Pink Island (Golden Hour)

Pink Island (Golden Hour)

My imagery is inspired by the natural world, life experiences and emotional states.

It often moves between figurative and abstract elements, with my use of colour being the constant thread throughout. I use drawings and photographs as source material and I usually have a sense of an idea, feeling or sensation that I am trying to make tangible. Sometimes I paint over previous, unresolved paintings. Through this process, parts of the old painting can have a place within the final image and I enjoy the idea of continuation that this implies. I am attracted to particular moments and times of the day, when light is quickly changing, witnessing a kind of unfolding display that gives a heightened metaphorical palpability to emotional states

 

Artist Biography

 

I graduated with a Fine Art degree from Winchester School of Art in the 1990’s and went on to study at master’s level in Cambridge in 2005. I have had a love of painting since attending nursery school in my birth town, Scunthorpe. I still remember those first sensations of feeling the paint brush moving across the paper.  It served as a source of comfort and escape in my childhood and moving into adulthood it has been a way for me to process and make sense of the world.

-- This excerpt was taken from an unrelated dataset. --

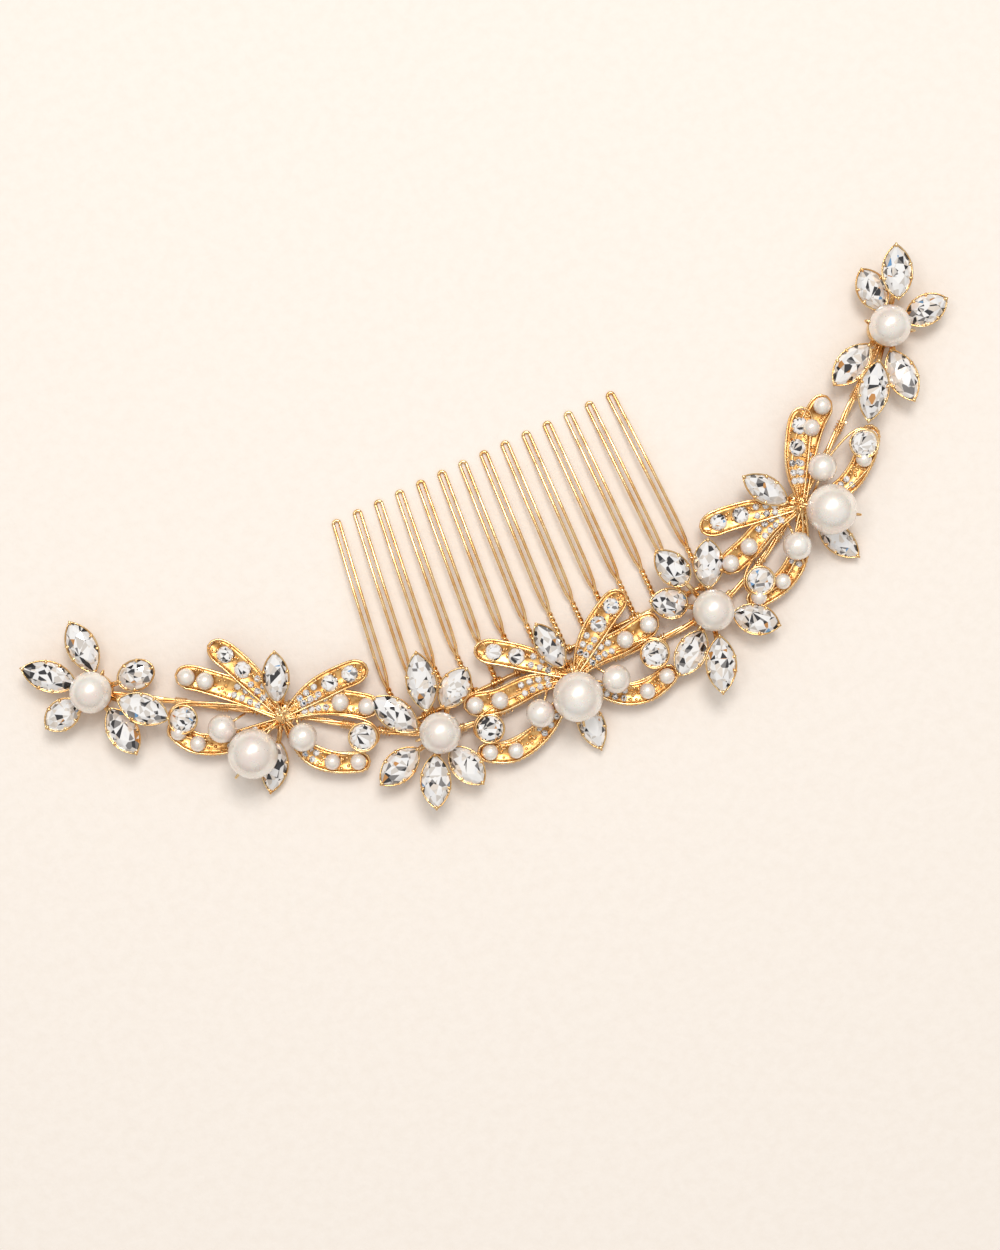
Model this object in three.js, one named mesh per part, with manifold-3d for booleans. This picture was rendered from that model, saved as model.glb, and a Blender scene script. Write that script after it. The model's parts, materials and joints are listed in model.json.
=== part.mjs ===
// Decorative bridal hair comb: a crescent vine of seven motifs on a wire bundle, with a 14-prong wire comb.
// Millimetres. It lies on its back: +X runs along the comb, +Y towards the prong tips, +Z up to the pearls.
import * as THREE from 'three';
import { mergeVertices } from 'three/addons/utils/BufferGeometryUtils.js';
import Module from 'manifold-3d';

const wasm = await Module();
wasm.setup();

// Vine: a bundle of wires bent to a crescent that opens towards the prongs.
const arcRadius = 115;
const vineRadius = 0.7;
const vineOverhang = 1.8;

// Comb: a straight bar that carries fourteen hairpin prongs.
const prongCount = 14;
const rootPitch = 5.08;
const tipPitch = 4.65;
const rootShift = -2.7;
const tipShift = -0.9;
const prongWireRadius = 0.3;
const prongLegSpacing = 1.3;
const barRadius = 0.45;
const barHeight = 0.95;
const barOverhang = 1.6;
const barGap = 0.2;
const rootLength = 8.2;
const rootRadius = 0.55;
const rootRise = 0.5;
const rootLegOffset = 0.15;
const rootJoin = 1.4;
const prongLength = 42.9;
const prongBow = 1.9;
const bowShare = 1.15;
const dropStart = 0.75;

// Pearls turn on wires that pass through their bores.
const flowerPearlRadius = 4.15;
const largePearlRadius = 5;
const smallPearlRadius = 2.85;
const pearlWireRadius = 0.25;
const wireOverhang = 0.95;

// Metalwork of the motifs.
const clearance = 0.3;
const vineLift = 0.5;
const plateRadius = 3.6;
const plateThickness = 1.2;
const deckRadius = 3.9;
const deckThickness = 1;
const saddleLength = 3;
const saddlePlay = 0.6;
const saddleWall = 0.9;
const cupWall = 0.45;
const armRadius = 0.5;
const leafThickness = 1;
const hubRadius = 2.7;
const postReach = 1.6;
const chatonRadius = 3;
const chatonHeight = 3.4;
const chatonInset = 3.1;
const chatonV = -2.9;
const smallFootShare = 0.62;
const smallFootV = -0.3;

// Stone proportions: the crown rises above the girdle and the pavilion lies below it.
const stoneWidth = 5.6;
const crownHeight = 1.2;
const girdleHeight = 0.3;
const pavilionDepth = 1.3;
const tableShare = 0.55;
const cupFloorShare = 0.45;
const cupOpening = 1;

// How far above the deck the stones stand.
const lowRise = 0.6;
const uprightRise = 2;
const highRise = 3;
const topRise = 3.9;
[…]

I grew up industrial Scunthorpe in the 1970s and 80’s and have since lived in several places in the UK and received a Erasmus Scholarship where I spent several months in Barcelona. These experiences have positively impacted my work. I currently live and work in Sheffield after moving there from London during the pandemic.

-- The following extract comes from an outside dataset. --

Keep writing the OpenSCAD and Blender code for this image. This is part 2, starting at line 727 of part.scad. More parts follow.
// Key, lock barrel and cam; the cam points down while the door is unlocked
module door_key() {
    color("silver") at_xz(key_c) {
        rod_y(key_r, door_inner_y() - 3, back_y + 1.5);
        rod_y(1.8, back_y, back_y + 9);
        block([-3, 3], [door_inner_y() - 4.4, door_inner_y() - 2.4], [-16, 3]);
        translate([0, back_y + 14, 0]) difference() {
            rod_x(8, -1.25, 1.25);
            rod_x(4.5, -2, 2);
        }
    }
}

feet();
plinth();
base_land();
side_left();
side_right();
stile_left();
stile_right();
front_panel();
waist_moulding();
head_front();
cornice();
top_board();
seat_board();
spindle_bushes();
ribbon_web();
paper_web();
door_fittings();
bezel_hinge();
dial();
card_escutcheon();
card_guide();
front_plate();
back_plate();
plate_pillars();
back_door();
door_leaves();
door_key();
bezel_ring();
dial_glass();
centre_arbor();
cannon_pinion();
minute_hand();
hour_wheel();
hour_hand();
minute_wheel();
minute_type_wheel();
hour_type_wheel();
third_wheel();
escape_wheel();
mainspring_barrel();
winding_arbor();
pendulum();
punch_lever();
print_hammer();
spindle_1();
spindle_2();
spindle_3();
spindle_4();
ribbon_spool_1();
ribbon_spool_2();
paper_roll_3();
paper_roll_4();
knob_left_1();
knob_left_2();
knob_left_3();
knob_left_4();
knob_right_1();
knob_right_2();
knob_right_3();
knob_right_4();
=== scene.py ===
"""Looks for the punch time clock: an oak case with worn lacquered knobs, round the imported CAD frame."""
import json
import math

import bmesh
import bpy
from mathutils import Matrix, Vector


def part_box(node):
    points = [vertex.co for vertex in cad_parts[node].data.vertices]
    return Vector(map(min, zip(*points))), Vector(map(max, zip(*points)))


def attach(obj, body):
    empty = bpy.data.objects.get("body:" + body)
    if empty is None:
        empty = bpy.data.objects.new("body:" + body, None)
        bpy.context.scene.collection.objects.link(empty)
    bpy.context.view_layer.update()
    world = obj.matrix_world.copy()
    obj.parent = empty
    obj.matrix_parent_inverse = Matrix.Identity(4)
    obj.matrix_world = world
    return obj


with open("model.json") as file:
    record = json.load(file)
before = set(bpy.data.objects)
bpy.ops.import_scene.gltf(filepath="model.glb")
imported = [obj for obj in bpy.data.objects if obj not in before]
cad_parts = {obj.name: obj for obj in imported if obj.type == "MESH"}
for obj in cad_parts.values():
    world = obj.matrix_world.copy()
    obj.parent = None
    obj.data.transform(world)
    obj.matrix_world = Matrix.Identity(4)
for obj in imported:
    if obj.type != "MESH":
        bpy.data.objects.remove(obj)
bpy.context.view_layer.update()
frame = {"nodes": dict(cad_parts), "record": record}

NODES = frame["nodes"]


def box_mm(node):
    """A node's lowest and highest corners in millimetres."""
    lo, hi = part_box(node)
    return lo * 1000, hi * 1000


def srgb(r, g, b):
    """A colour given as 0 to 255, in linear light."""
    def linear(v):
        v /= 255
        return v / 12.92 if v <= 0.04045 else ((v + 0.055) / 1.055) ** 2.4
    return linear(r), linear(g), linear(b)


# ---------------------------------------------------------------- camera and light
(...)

Recent solo exhibitions include ‘Water and Land’, at the 20-21 Museum, Scunthorpe (2022) and ‘Arrythmia’ at the Snig House Social in Sheffield, (2022). Recent and upcoming group shows include the Discerning EYE Exhibition (2023), London, BEEP Wales Painting Biennale, Swansea (2024), ‘A Generous Space 2’, The New Art Gallery, Walsall (2022) ‘A Generous Space’, Hastings (2021) Contemporary and the London Art Fair with the Nunnery Gallery (2021).